When more than one researcher is active, use a shared claim surface before editing. The preferred claim surface is an open draft PR.

Rules:

  1. Every editable branch must have exactly one active claim.
  2. The claim must name the lane, editable surface, owner, and current hypothesis.
  3. Only one active editable claim may own a given (lane, editable surface) pair at a time.
  4. If that pair is already claimed, switch to read-only scouting, review, or a different pair instead of starting overlapping edits.
  5. Keep one researcher to one editable branch at a time.
  6. If no shared claim surface exists, fall back to one editable researcher at a time.

Use draft PRs as the coordination queue:

  • create the draft PR before any editable code change; use an empty claim commit if the branch needs visible history first
  • keep the title generic and change-focused
  • record the current blocker, next action, and latest attempt/results in the PR body
  • close or retarget stale claims quickly so the queue stays trustworthy

Editable Surface

Unlike the original autoresearch repo, gopus is not a single-file project. Keep each run to one editable surface:

  • celt/
  • encoder/
  • silk/
  • container/ogg/
  • one narrowly-scoped root wrapper/control surface directly supporting that area
  • one narrowly-scoped benchmark or test helper directly supporting that surface

Do not spread one experiment across multiple subsystems unless the change is structurally required.

Fixed Judge

Do not edit these during normal experiments:

  • program.md
  • tools/autoresearch.sh
  • tools/benchguard/main.go
  • tools/bench_guardrails.json
  • testvectors/testdata/
  • tmp_check/

Each experiment is judged in this order:

  1. Focused quality/parity for quality, mixed, and unimplemented:
make test-quality

For performance, keep using:

GOWORK=off GOPUS_TEST_TIER=parity GOPUS_STRICT_LIBOPUS_REF=1 \
go test ./testvectors -run 'TestSILKParamTraceAgainstLibopus|TestEncoderComplianceSummary' -count=1
  1. Hot-path guardrails for every lane:
make bench-guard
  1. Allowlisted unimplemented-feature checks for mixed and unimplemented:
GOWORK=off go test ./container/ogg -count=1

The current safe seed is mix-arrivals-f32wav.
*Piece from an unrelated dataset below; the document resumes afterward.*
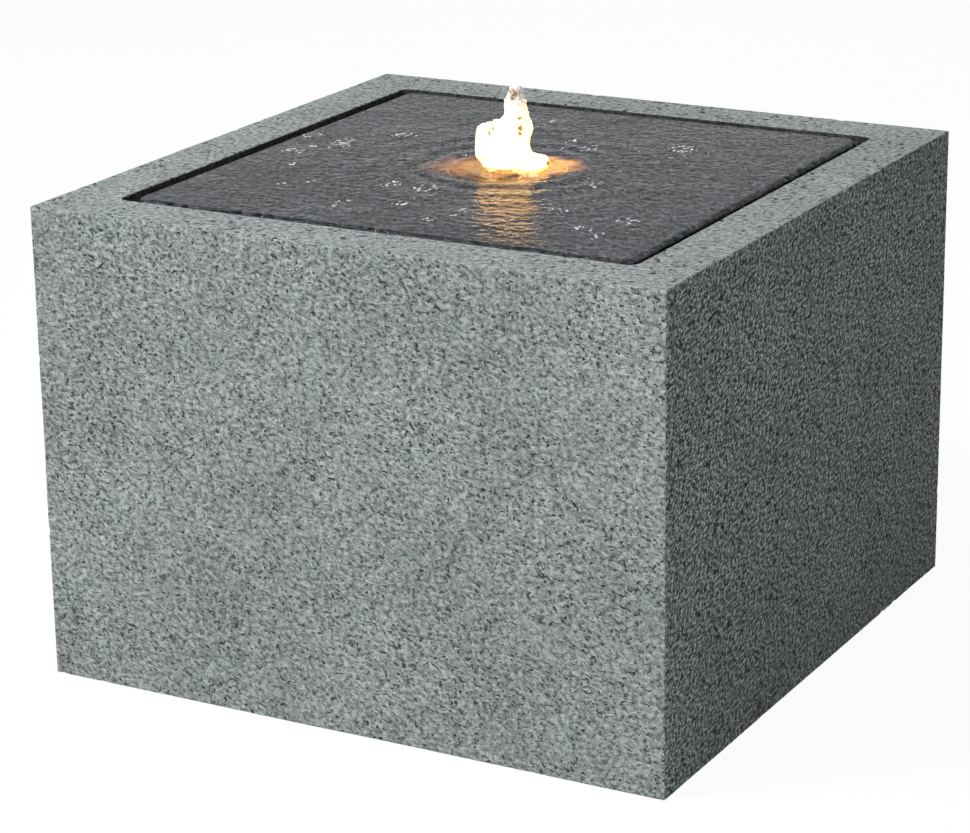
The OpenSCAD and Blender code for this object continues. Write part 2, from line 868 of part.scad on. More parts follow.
module motor_end_cap() {
    in_w = housing_w - 2 * housing_wall - 2 * fit;
    in_h = housing_h - 2 * housing_wall - 2 * fit;
    rim_r = housing_r - housing_wall - fit;
    color("#25282c")
    on_pump_axis()
    translate([0, 0, motor_end])
    difference() {
        union() {
            translate([0, 0, -cap_t])
                linear_extrude(cap_t)
                    rounded_rect(housing_w, housing_h, housing_r);
            linear_extrude(cap_rim_len)
                difference() {
                    rounded_rect(in_w, in_h, rim_r);
                    rounded_rect(in_w - 2 * cap_rim_t, in_h - 2 * cap_rim_t, rim_r - cap_rim_t);
                }
            translate([0, 0, -cap_t - boss_len])
                cylinder(h = boss_len + eps, d = boss_d);
        }
        translate([0, 0, -cap_t - boss_len - overcut])
            cylinder(h = boss_hole_depth + overcut, d = lead_d + 2 * fit);
    }
}

module stator_core() {
    tooth_r = stator_bore_r + stator_shoe_t / 2;
    tooth_len = stator_r - stator_yoke_t / 2 - tooth_r;
    color("#8d9196")
    on_pump_axis()
    translate([0, 0, stator_start])
        linear_extrude(stator_len)
            difference() {
                union() {
                    ring(stator_r, stator_r - stator_yoke_t);
                    ring(stator_bore_r + stator_shoe_t, stator_bore_r);
                    for (i = [0 : tooth_count - 1])
                        rotate(i * 360 / tooth_count)
                            translate([tooth_r, -tooth_w / 2])
                                square([tooth_len, tooth_w]);
                }
                for (i = [0 : tooth_count - 1])
                    rotate((i + 0.5) * 360 / tooth_count)
                        translate([stator_bore_r - overcut, -stator_slot_w / 2])
                            square([stator_shoe_t + 2 * overcut, stator_slot_w]);
            }
}

// Each coil is wound round its tooth, so its outline is drawn across the tooth and drawn out along it
module stator_coils() {
    half_w = tooth_w / 2 + coil_build;
    yoke_in_r = stator_r - stator_yoke_t;
    in_r = stator_bore_r + stator_shoe_t + 2 * coil_gap;
    out_r = sqrt(yoke_in_r * yoke_in_r - half_w * half_w) - coil_gap;
    color("#b5652c")
    on_pump_axis()
    for (i = [0 : tooth_count - 1])
        rotate([0, 0, i * 360 / tooth_count])
        translate([in_r, 0, stator_start + stator_len / 2])
        rotate([90, 0, 90])
        linear_extrude(out_r - in_r)
        difference() {
            rounded_rect(2 * half_w, stator_len + 2 * coil_over, coil_build);
            square([tooth_w + 2 * fit, stator_len + 2 * fit], center = true);
        }
}

module driver_board() {
    color("#1f5a35")
    on_pump_axis()
    translate([0, 0, well_end - end_wall_t - driver_board_t])
        cylinder(h = driver_board_t, r = board_r);
}

module volute() {
    front = volute_half;
    front_in = front - volute_front_t;
    color("#33373c")
    on_pump_axis()
    difference() {
        union() {
            translate([0, 0, -volute_half])
                linear_extrude(flange_t)
                    rounded_rect(housing_w, housing_h, housing_r);
            translate([0, 0, -volute_half])
                linear_extrude(volute_len)
                    polygon(scroll(volute_wall));
            translate([outlet_x, 0, outlet_axis])
                rotate([-90, 0, 0])
                    cylinder(h = outlet_top, d = outlet_d);
        }
        translate([0, 0, -volute_half - overcut])
            linear_extrude(front_in + volute_half + overcut)
                polygon(scroll(0));
        translate([outlet_x, 0, outlet_axis])
            rotate([-90, 0, 0])
                cylinder(h = outlet_top + overcut, d = outlet_bore_d);
        difference() {
            translate([0, 0, front_in - overcut])
                cylinder(h = volute_front_t + 2 * overcut, r = eye_r);
            translate([0, 0, front_in - overcut])
                cylinder(h = volute_front_t + overcut, d = bush_collar_d);
            for (i = [0 : spider_arms - 1])
                rotate([0, 0, 90 + i * 360 / spider_arms])
                    translate([0, -spider_arm_w / 2, front_in])
                        cube([eye_r + overcut, spider_arm_w, volute_front_t]);
        }
        translate([0, 0, front_in])
            cylinder(h = volute_front_t + overcut, d = bush_d + 2 * fit);
        translate([0, 0, -volute_half - overcut])
            linear_extrude(seal_section + overcut)
                ring(seal_r + seal_section / 2 + running, seal_r - seal_section / 2 - running);
        for (p = SCREW_AT)
            translate(p + [0, 0, -volute_half - overcut])
                cylinder(h = flange_t + 2 * overcut, d = screw_d + 2 * fit);
    }
}

module volute_seal() {
    color("#101012")
    on_pump_axis()
    translate([0, 0, -volute_half + seal_section / 2])
        o_ring(seal_r, seal_section);
}

module pump_screws() {
    color("#b9bcc0")
    on_pump_axis()
    for (p = SCREW_AT)
        translate(p + [0, 0, -volute_half])
        difference() {
            union() {
                translate([0, 0, -screw_len + overcut])
                    cylinder(h = screw_len - overcut + flange_t + eps, d = screw_d);
                translate([0, 0, flange_t])
                    cylinder(h = screw_head_h, d = screw_head_d);
            }
            translate([0, 0, flange_t + screw_head_h])
                cube([drive_w, drive_len, 2 * drive_depth], center = true);
            translate([0, 0, flange_t + screw_head_h])
                cube([drive_len, drive_w, 2 * drive_depth], center = true);
        }
}

module rotor_magnet() {
    color("#4a4c50")
    on_pump_axis()
    translate([0, 0, disc_z - neck_len - magnet_len])
        linear_extrude(magnet_len)
            ring(magnet_d / 2, shaft_d / 2 + running);
}

// One impeller blade: a strip that sweeps back as it runs out to the rim
module blade() {
    steps = 8;
    tip_r = impeller_d / 2;
    root_r = blade_hub_r - blade_root;
    function mid(t) = let (r = root_r + (tip_r - root_r) * t, a = -blade_sweep * t)
        [r * cos(a), r * sin(a)];
    function edge(t, side) = let (d = unit(mid(t + 0.01) - mid(t)))
        mid(t) + side * blade_t / 2 * [-d[1], d[0]];
    polygon(concat(
        [for (i = [0 : steps]) edge(i / steps, 1)],
        [for (i = [steps : -1 : 0]) edge(i / steps, -1)]
    ));
}

module impeller() {
    color("#d8dadb")
    on_pump_axis()
    translate([0, 0, disc_z])
    difference() {
        union() {
            translate([0, 0, -neck_len])
                cylinder(h = neck_len + eps, d = neck_d);
            cylinder(h = disc_t, d = disc_d);
            cylinder(h = disc_t + blade_h, r = blade_hub_r);
            translate([0, 0, disc_t - eps])
                linear_extrude(blade_h + eps)
                    for (i = [0 : blade_count - 1])
                        rotate(i * 360 / blade_count)
                            blade();
        }
        translate([0, 0, -neck_len - overcut])
            cylinder(h = neck_len + disc_t + blade_h + 2 * overcut, d = shaft_d + 2 * running);
    }
}

module rotor_shaft() {
    color("#e9e6df")
    on_pump_axis()
    translate([0, 0, well_end])
        cylinder(h = volute_half - bush_end_t - well_end, d = shaft_d);
}

module rear_bush() {
    color("#141416")
    on_pump_axis()
    translate([0, 0, well_end])
        linear_extrude(bush_len)
            ring(bush_d / 2, shaft_d / 2 + running);
}

module front_bush() {
    color("#141416")
    on_pump_axis()
    translate([0, 0, volute_half - volute_front_t])
    difference() {
        cylinder(h = volute_front_t, d = bush_d);
        translate([0, 0, -overcut])
            cylinder(h = volute_front_t - bush_end_t + overcut, d = shaft_d + 2 * running);
    }
}

// Ring of windows shared by the cage's front and the dial
module windows() {
    for (i = [0 : dial_windows - 1])
        rotate(i * 360 / dial_windows)
            intersection() {
                ring(window_out_r, window_in_r);
                polygon([
                    [0, 0],
                    2 * dial_d * [cos(-window_angle / 2), sin(-window_angle / 2)],
                    2 * dial_d * [cos(window_angle / 2), sin(window_angle / 2)]
                ]);
            }
}

module strainer_cage() {
    notch_r = outlet_d / 2 + notch_gap;
    notch_y = housing_h / 2 - notch_depth;
    slot_start = cage_back + slot_rear;
    color("#1f2225")
    on_pump_axis()
    difference() {
        union() {
            difference() {
                translate([0, 0, cage_back])
                    linear_extrude(cage_len)
                        rounded_rect(housing_w, housing_h, housing_r);
                translate([0, 0, cage_back - overcut])
                    linear_extrude(cage_len - cage_wall + overcut)
                        rounded_rect(cage_in_w, cage_in_h, cage_in_r);
            }
            translate([0, 0, cage_front - eps])
                cylinder(h = dial_gap + dial_t + eps, d = dial_pin_d);
        }
        for (i = [-(slots_up - 1) / 2 : (slots_up - 1) / 2])
            translate([-housing_w, i * slot_pitch - slot_w / 2, slot_start])
                cube([2 * housing_w, slot_w, slot_len]);
        for (i = [-(slots_across - 1) / 2 : (slots_across - 1) / 2])
            translate([i * slot_pitch - slot_w / 2, -housing_h, slot_start])
                cube([slot_w, 2 * housing_h, slot_len]);
        translate([0, 0, cage_front - cage_wall - overcut])
            linear_extrude(cage_wall + 2 * overcut)
                windows();
        translate([outlet_x, notch_y, outlet_axis])
            rotate([-90, 0, 0])
                cylinder(h = notch_depth + overcut, r = notch_r);
        translate([outlet_x - notch_r, notch_y, cage_back - overcut])
            cube([2 * notch_r, notch_depth + overcut, outlet_axis - cage_back + overcut]);
    }
}

module filter_foam() {
    color("#2f4c66")
    on_pump_axis()
    translate([0, 0, cage_front - cage_wall - foam_t])
        linear_extrude(foam_t)
            rounded_rect(cage_in_w - 2 * foam_gap, cage_in_h - 2 * foam_gap, cage_in_r - foam_gap);
}

module flow_dial() {
    grip_len = dial_d - 2 * dial_rim;
    color("#3f6f9c")
    on_pump_axis()
    translate([0, 0, cage_front + dial_gap])
    difference() {
        union() {
            linear_extrude(dial_t)
                difference() {
                    circle(d = dial_d);
                    windows();
                }
            translate([-grip_w / 2, -grip_len / 2, dial_t - eps])
                cube([grip_w, grip_len, dial_grip_h]);
            cylinder(h = dial_t + dial_grip_h, r = dial_pin_d / 2 + grip_hub_wall);
        }
        translate([0, 0, -overcut])
            cylinder(h = overcut + dial_t + dial_pin_end, d = dial_pin_d + 2 * running);
    }
}

module inlet_socket() {
    color("#1b1d20")
    difference() {
        union() {
            on_inlet_axis(inlet_flange_y)
                cylinder(h = inlet_flange_t, d = inlet_flange_d);
            on_inlet_axis(inlet_end_y)
                cylinder(h = inlet_flange_y - inlet_end_y + eps, d = inlet_barrel_d);
        }
        on_inlet_axis(inlet_face_y - plug_depth)
            cylinder(h = plug_depth + overcut, d = plug_d);
        for (x = [-1, 1]) {
            translate([x * pin_pitch / 2, 0, 0])
                on_inlet_axis(inlet_face_y - plug_depth - pin_root)
                    cylinder(h = pin_root + overcut, d = pin_d + 2 * running);
            translate([x * lead_pitch / 2, 0, 0])
                on_inlet_axis(inlet_end_y - overcut)
                    cylinder(h = lead_hole_depth + overcut, d = lead_d + 2 * fit);
        }
    }
}

module inlet_pins() {
    color("#c9a24a")
    for (x = [-1, 1])
        translate([x * pin_pitch / 2, 0, 0])
            on_inlet_axis(inlet_face_y - plug_depth - pin_root)
                cylinder(h = pin_root + pin_len, d = pin_d);
}

module inlet_seal() {
    color("#101012")
    on_inlet_axis(inlet_seat_y)
        linear_extrude(inlet_seal_t)
            ring(inlet_flange_d / 2 - seal_in, inlet_hole_d / 2 + seal_out);
}

module inlet_nut() {
    color("#2b2e31")
    on_inlet_axis(inner_y - nut_t)
        difference() {
            cylinder(h = nut_t, d = nut_flats / cos(30), $fn = 6);
            translate([0, 0, -overcut])
                cylinder(h = nut_t + 2 * overcut, d = inlet_barrel_d + 2 * running);
        }
}

granite_block();
cover_slab();
cover_pads();
water_film();
water_jet();
nozzle_sleeve();
nozzle_jet();
led_housing();
led_board();
led_chips();
led_lens();
riser_pipe();
outlet_union();
riser_seal();
led_lead();
pump_lead();
lead_clips();
pump_base();
suction_feet();
pump_housing();
motor_end_cap();
stator_core();
stator_coils();
driver_board();
volute();
volute_seal();
pump_screws();
rotor_magnet();
impeller();
rotor_shaft();
rear_bush();
front_bush();
strainer_cage();
filter_foam();
flow_dial();
inlet_socket();
inlet_pins();
inlet_seal();
inlet_nut();
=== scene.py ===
"""Square granite garden fountain with a lit foam jet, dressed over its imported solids."""

import logging
import math
from dataclasses import dataclass
from enum import Enum
from typing import Optional, Sequence, Union

import bmesh
import bpy
import numpy as np
from mathutils import Matrix, Vector, noise


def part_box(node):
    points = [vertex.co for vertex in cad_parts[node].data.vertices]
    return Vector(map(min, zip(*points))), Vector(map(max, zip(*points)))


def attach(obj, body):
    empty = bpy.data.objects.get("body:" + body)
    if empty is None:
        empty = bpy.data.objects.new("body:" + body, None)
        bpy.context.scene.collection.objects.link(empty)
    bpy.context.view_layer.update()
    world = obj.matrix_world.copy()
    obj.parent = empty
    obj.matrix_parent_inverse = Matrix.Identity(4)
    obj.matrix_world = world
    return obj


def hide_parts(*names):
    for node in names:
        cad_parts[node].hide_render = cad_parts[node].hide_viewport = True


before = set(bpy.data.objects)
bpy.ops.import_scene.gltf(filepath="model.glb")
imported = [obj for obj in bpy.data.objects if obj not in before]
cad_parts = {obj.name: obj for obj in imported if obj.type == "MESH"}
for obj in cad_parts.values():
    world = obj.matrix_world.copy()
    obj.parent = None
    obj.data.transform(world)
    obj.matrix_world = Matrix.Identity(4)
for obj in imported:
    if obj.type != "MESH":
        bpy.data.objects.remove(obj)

LOG = logging.getLogger("fountain")
Colour = tuple[float, float, float]
Socket = bpy.types.NodeSocket
Value = Union[Socket, float, Sequence[float]]
Points = np.ndarray
Faces = list[list[int]]

MM = 0.001
UP = (0.0, 0.0, 1.0)
FULL_TURN = 2.0 * math.pi
JET_TURN = 28.925  # degrees between the block's front and the jet's broad side


class Blend(Enum):
    """Ways in which two colours are laid over each other."""

    MIX = "MIX"
    MULTIPLY = "MULTIPLY"
    OVERLAY = "OVERLAY"


class Wetness(Enum):
    """State of the granite."""

    DRY = "dry"
    WET = "wet"


def grey(level: float) -> Colour:
    """Returns a plain grey."""
    return (level, level, level)


def scaled(colour: Colour, share: float) -> Colour:
    """Returns a colour made darker or lighter."""
    return tuple(c * share for c in colour)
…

  1. Fair throughput comparison for performance:
GOWORK=off go run ./examples/bench-encode -in reports/autoresearch/speech.ogg -iters 2 -warmup 1 -mode both -bitrate 64000 -complexity 10

Use make verify-production only before proposing merge-ready changes, not on every loop.

Results Ledger

The results ledgers are intentionally local and untracked.

  • results.tsv: performance lane
  • results.quality.tsv: quality lane
  • results.unimplemented.tsv: allowlisted unimplemented-feature lane
  • results.mixed.tsv: mixed lane

Performance header:

commit	parity	benchguard	gopus_avg_rt	libopus_avg_rt	rt_ratio	status	description

Quality-like header:

commit	quality	benchguard	quality_mean_gap_db	quality_min_gap_db	score	status	description

Status values:

  • baseline
  • keep
  • discard
  • crash

rt_ratio is gopus_avg_rt / libopus_avg_rt for the performance lane. For the quality-like lanes, higher score is better. The quality-like score combines the encoder compliance gap summary with the minimum Hybrid->CELT transition SNR emitted by make test-quality.

For the top-level management lanes:

  • performance should prefer hard metrics and ledger rows
  • libopus parity should prefer explicit target tests, fixtures, or side-by-side evidence against libopus
  • code quality / maintainability may use qualitative evidence, but the PR must still name the concrete simplification, risk reduction, or test improvement being claimed

Experiment Loop

Loop forever until the human stops you:

  1. Inspect active claims and choose an unclaimed (lane, editable surface) pair.
  2. Look at the current branch, HEAD commit, and the best successful row with make autoresearch-best.
  3. Refresh the draft PR claim with the current blocker and next action before editing.
  4. Make one idea-sized change inside the chosen surface.
  5. Commit the experiment before evaluation.
  6. Run:
make autoresearch-eval DESCRIPTION='short experiment note'
  1. Read the appended row in the focus-specific results ledger.
  2. Update the draft PR claim with the attempt description, latest result row, blocker, and next action.
  3. If the status is keep, continue from that commit.
  4. If the status is discard, rewind to the prior successful commit and try the next idea.
  5. If the status is crash, fix only obvious mechanical mistakes; otherwise abandon the idea and move on.

If you want the repository to drive Codex directly instead of relying on a human-operated agent session, use:

make autoresearch-loop

Decision Rule

Keep a change only when all of these are true:

  • the lane's required quality/parity checks pass
  • bench-guard passes
  • the lane's score improves:
    • rt_ratio for performance
    • quality score for quality
    • allowlisted feature score for unimplemented
    • mixed score for mixed

If results are effectively flat, prefer the simpler change.

Merge Coordination

Use a single merge steward or an explicit sequential merge queue.

Rules:

  1. Merge only one green experimental slice at a time.
  2. Prefer the oldest unblocked green PR unless a later PR is explicitly dependent on an earlier foundational slice.
  3. Before merge, rebase onto the current queue head and rerun the lane's named evidence:
    • performance: the relevant benchmark or ledger-backed judge
    • libopus parity: the targeted parity, capability, or compatibility checks against libopus
    • code quality / maintainability: the targeted tests plus the structural evidence named in the PR
  4. Run make bench-guard before merge when the change touches a hot path.
  5. After any merge, every open PR touching the same surface or shared helper must rebase and revalidate before it can merge.
  6. Do not batch-merge multiple experiments together.

Notes

  • libopus 1.6.1 in tmp_check/opus-1.6.1/ remains the source of truth.
  • Avoid heuristic codec tuning before source alignment.
  • Do not treat raw ErrUnimplemented stubs as loop targets unless a pinned judge exists.
  • Prefer short loops over large refactors.